Data listing:

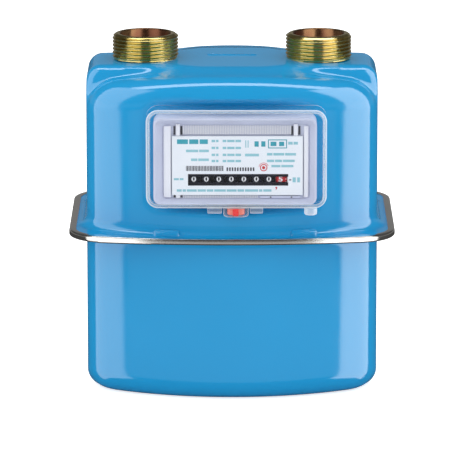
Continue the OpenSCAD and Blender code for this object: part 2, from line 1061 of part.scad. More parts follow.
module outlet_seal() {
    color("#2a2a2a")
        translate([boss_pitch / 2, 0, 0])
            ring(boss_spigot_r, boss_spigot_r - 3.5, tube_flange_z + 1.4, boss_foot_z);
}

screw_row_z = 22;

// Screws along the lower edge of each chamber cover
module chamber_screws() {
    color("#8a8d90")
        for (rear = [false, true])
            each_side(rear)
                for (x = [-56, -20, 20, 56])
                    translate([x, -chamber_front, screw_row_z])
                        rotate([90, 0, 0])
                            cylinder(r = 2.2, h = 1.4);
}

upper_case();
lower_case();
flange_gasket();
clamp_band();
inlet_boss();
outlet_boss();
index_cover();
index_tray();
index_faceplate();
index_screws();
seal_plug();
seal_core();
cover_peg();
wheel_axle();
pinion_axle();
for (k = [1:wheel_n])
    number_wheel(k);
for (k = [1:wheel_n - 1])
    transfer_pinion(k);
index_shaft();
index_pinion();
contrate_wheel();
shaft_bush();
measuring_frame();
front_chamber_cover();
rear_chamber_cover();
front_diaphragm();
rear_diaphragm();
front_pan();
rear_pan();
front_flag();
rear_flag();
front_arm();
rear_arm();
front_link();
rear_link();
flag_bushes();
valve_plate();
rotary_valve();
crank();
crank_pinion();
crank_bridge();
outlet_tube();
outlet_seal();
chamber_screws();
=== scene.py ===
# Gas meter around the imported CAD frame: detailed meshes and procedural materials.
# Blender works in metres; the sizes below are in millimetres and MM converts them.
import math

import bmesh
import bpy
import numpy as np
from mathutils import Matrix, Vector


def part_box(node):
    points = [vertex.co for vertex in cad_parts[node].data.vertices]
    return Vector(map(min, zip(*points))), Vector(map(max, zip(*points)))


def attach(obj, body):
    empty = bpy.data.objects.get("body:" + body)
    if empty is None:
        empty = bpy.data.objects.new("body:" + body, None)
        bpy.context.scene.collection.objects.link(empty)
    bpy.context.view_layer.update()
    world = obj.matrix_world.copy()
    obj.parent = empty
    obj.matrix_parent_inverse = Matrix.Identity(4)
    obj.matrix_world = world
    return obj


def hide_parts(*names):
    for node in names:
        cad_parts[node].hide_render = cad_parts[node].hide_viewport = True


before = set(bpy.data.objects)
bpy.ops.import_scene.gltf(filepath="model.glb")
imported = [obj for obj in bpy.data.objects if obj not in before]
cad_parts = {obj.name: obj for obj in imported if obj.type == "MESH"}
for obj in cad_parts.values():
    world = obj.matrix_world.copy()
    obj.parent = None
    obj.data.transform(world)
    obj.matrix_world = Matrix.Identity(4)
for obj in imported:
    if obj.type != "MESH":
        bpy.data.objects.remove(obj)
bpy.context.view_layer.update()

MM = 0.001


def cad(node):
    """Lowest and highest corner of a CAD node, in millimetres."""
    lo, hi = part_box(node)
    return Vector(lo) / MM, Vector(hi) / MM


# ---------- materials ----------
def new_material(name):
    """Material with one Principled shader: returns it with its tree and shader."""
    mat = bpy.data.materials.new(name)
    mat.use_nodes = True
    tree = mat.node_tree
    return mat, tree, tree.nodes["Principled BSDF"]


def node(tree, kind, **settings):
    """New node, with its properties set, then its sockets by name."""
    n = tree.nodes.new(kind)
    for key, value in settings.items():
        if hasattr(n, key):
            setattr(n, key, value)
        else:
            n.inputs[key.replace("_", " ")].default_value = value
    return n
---
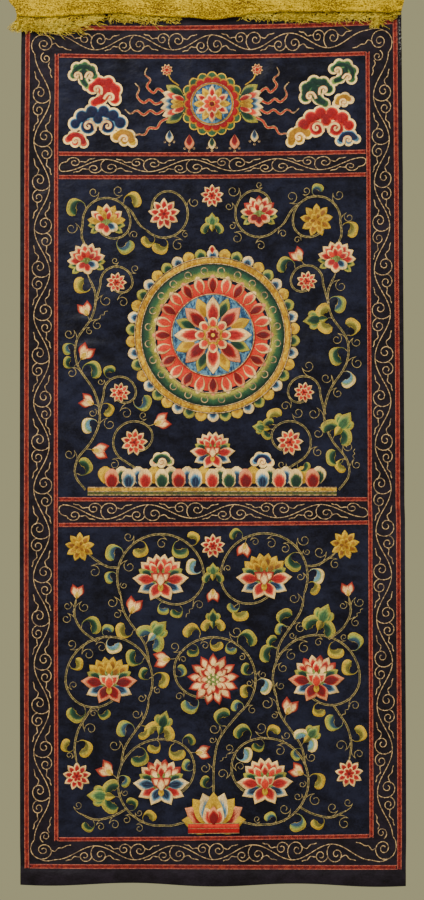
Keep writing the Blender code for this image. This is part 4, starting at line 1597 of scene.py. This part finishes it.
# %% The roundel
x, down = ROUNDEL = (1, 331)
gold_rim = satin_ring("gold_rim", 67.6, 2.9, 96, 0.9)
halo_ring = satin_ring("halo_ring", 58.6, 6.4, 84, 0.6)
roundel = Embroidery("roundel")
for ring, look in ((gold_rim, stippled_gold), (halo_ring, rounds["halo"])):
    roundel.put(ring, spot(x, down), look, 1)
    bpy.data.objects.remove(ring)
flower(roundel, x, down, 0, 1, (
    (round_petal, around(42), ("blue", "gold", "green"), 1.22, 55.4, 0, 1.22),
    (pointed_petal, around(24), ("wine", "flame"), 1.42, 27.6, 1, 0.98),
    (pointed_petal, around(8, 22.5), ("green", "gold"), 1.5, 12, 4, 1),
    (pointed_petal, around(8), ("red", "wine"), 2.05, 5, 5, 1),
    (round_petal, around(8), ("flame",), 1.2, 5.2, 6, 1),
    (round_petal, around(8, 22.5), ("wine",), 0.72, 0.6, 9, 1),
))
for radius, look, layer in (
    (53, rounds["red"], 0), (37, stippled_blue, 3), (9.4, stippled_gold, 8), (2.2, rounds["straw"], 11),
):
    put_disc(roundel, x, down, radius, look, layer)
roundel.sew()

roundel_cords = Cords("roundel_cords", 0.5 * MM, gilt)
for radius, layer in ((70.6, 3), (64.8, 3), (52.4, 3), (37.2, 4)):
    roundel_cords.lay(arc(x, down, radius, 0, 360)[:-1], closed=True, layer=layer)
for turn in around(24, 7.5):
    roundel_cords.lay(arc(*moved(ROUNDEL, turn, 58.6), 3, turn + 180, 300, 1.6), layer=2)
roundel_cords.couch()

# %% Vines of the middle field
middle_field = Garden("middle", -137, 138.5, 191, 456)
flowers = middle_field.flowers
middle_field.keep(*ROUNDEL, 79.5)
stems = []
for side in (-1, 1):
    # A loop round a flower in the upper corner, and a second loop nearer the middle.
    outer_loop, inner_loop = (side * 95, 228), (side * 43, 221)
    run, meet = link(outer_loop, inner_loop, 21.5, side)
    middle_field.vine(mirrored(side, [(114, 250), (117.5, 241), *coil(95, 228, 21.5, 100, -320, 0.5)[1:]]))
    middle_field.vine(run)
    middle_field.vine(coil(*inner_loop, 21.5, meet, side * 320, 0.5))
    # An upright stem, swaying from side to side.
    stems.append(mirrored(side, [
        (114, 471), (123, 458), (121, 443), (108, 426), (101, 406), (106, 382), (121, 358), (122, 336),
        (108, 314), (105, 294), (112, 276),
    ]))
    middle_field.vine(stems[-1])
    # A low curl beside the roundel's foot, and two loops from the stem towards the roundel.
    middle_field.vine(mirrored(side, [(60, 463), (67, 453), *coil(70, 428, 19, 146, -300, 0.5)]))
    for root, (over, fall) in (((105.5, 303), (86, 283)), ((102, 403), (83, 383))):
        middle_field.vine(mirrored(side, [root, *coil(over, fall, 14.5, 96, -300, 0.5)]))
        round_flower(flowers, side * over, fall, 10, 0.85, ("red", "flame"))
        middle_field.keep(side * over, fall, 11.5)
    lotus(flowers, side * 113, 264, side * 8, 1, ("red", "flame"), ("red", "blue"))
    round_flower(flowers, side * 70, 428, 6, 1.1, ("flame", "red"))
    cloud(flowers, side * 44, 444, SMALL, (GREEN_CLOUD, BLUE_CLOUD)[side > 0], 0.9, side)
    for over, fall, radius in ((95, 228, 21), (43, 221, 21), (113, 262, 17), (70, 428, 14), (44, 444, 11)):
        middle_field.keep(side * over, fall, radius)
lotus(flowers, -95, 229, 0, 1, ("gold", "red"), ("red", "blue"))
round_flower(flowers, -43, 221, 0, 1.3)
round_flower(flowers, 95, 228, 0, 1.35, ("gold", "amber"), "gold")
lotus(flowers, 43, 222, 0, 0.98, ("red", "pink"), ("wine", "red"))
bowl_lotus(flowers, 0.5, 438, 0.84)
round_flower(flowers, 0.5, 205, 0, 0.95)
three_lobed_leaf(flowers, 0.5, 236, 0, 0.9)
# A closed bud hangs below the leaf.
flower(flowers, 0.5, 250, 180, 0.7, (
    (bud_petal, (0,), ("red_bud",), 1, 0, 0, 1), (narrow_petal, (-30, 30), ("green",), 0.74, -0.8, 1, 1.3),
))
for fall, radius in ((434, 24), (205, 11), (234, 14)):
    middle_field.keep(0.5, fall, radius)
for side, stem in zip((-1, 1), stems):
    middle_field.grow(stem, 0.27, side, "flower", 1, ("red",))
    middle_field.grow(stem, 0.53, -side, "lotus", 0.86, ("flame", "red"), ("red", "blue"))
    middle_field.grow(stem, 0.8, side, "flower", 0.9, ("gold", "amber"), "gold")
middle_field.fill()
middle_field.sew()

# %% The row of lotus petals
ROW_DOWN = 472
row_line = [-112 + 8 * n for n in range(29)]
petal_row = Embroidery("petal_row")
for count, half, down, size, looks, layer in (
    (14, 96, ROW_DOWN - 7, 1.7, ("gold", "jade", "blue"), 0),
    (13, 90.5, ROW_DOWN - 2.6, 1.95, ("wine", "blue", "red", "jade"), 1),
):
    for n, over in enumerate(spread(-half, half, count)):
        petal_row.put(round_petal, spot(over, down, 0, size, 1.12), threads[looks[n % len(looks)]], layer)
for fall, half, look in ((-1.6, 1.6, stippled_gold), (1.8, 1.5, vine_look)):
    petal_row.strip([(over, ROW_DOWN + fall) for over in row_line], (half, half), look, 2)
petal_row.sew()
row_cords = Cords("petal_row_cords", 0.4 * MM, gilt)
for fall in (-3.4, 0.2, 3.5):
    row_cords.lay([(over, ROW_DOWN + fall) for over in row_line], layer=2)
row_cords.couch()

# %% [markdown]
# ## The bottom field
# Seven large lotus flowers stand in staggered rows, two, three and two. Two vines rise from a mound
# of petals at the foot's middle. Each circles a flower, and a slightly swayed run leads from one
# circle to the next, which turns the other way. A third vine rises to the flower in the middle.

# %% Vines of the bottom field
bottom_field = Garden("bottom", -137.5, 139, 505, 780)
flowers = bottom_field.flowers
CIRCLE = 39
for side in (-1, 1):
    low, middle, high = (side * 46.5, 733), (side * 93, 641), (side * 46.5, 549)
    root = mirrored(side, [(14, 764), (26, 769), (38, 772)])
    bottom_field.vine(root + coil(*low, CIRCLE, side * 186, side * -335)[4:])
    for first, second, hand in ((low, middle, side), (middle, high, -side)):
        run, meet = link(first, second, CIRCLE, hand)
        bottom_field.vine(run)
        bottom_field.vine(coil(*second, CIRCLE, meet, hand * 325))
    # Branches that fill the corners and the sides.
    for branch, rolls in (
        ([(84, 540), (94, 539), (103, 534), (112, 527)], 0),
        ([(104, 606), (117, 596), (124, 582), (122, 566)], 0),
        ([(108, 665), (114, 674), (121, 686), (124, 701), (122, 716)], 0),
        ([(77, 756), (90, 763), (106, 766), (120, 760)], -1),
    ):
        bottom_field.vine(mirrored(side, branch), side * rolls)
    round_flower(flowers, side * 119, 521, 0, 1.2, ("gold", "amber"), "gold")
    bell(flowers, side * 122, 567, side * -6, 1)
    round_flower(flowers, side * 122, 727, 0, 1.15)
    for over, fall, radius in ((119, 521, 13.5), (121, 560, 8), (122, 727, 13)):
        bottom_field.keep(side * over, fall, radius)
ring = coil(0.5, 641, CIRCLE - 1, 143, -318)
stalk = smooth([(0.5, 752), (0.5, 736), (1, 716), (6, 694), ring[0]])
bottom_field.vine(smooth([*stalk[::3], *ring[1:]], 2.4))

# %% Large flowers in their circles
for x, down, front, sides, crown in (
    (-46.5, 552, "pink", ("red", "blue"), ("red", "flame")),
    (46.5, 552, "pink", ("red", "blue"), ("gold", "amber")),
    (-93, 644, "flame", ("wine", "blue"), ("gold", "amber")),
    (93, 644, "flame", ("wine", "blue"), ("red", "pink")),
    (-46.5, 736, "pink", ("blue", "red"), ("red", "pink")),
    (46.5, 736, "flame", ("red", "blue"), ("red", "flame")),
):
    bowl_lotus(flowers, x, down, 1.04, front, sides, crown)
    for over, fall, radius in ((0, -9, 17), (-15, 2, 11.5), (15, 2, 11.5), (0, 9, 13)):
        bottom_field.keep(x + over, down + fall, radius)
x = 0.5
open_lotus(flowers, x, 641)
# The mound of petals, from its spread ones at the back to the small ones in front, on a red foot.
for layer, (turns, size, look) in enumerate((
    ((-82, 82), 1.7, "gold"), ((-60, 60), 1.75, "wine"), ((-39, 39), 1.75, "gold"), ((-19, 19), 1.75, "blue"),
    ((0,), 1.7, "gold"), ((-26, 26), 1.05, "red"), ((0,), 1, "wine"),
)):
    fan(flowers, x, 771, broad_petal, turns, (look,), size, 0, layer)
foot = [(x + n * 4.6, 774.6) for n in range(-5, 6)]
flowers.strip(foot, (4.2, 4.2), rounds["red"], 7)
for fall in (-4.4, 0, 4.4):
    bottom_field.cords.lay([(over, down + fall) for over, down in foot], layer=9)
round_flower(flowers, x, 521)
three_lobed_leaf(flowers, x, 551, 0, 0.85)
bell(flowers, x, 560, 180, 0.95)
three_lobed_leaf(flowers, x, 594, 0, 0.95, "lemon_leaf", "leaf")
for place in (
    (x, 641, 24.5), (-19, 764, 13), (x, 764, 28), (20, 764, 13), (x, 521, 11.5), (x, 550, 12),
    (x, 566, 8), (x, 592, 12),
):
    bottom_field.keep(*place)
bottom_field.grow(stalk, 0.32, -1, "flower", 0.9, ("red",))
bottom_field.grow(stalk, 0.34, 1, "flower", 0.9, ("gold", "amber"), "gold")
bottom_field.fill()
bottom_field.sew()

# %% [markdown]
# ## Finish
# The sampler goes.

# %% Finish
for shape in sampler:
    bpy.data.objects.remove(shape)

Your objective:
Go through the records and show every line with the string "type" in it.

Correct answer:
cad_parts = {obj.name: obj for obj in imported if obj.type == "MESH"}
    if obj.type != "MESH":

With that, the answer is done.